Sonar is an immensely popular workstation made only for PCs. Cakewalk has been making music programs for years and one thread that runs through each of its products is ease of use. On the PC side, it's one of the most popular home studio products out there. A clean, uncluttered interface makes the connection between user and musician seamless and fun. Excelling at both MIDI and audio, Sonar is one of the best PC applications available, and it has a wide, loyal user base. You also get automation, a generous selection of plug-in effects, and a wide variety of MIDI editing techniques.
On a computer, how many audio and MIDI tracks will I have?
Since these programs rely on your computer, it's hard to answer that! For MIDI, you'll get more than you can ever use. With a fast, modern computer you can get more than thirty-two audio tracks. Using effects will reduce the number of tracks you can use. This also can vary depending on the particular program you are using.
Which One Is for You?
The popular software products discussed in this section do the same basic job — they all allow you to manipulate MIDI alongside audio in a nonlinear manner. They differ only in presentation and organization. You owe it to yourself to look into each product. You'll find many demos are available online as well as at your local music store. Get some hands-on experience with the software before you purchase it. Ask around; ask friends. Online, there are dedicated support forums for each product. Read the entries and look into all the details. Buying a program is a major commitment, so do your homework.

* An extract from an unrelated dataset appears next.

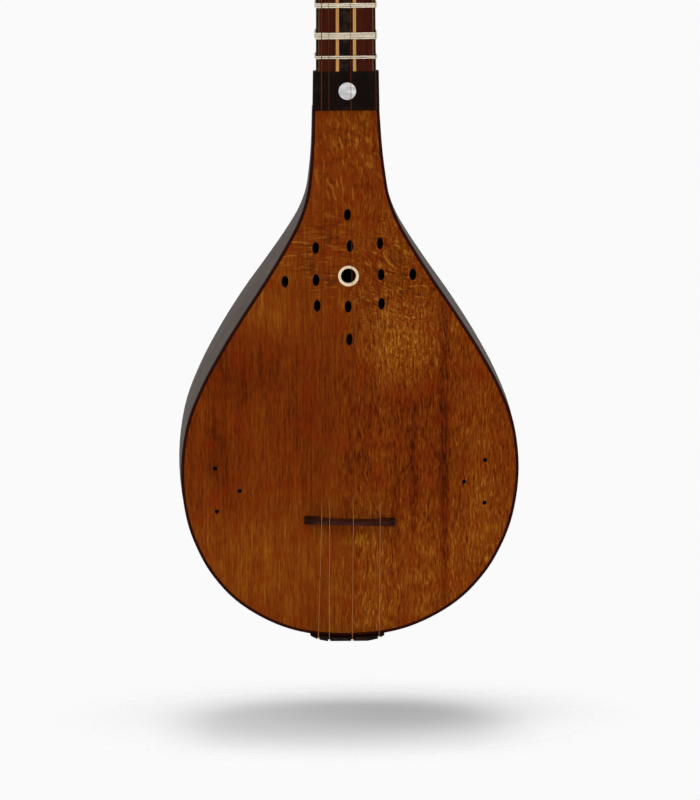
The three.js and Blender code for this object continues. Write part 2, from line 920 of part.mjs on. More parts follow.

If you plan to collaborate with other musicians you know, or other people in your band, it would pay for you all to have the same system. (And if you buy the same system as someone you know owns, you might just be able to get a little tutorial from that person as well!) If you have aspirations of becoming a professional studio owner or attending engineering school, see what the current standard is — for most, it's still Pro Tools. Whatever you decide to get, you'll learn and do well with it!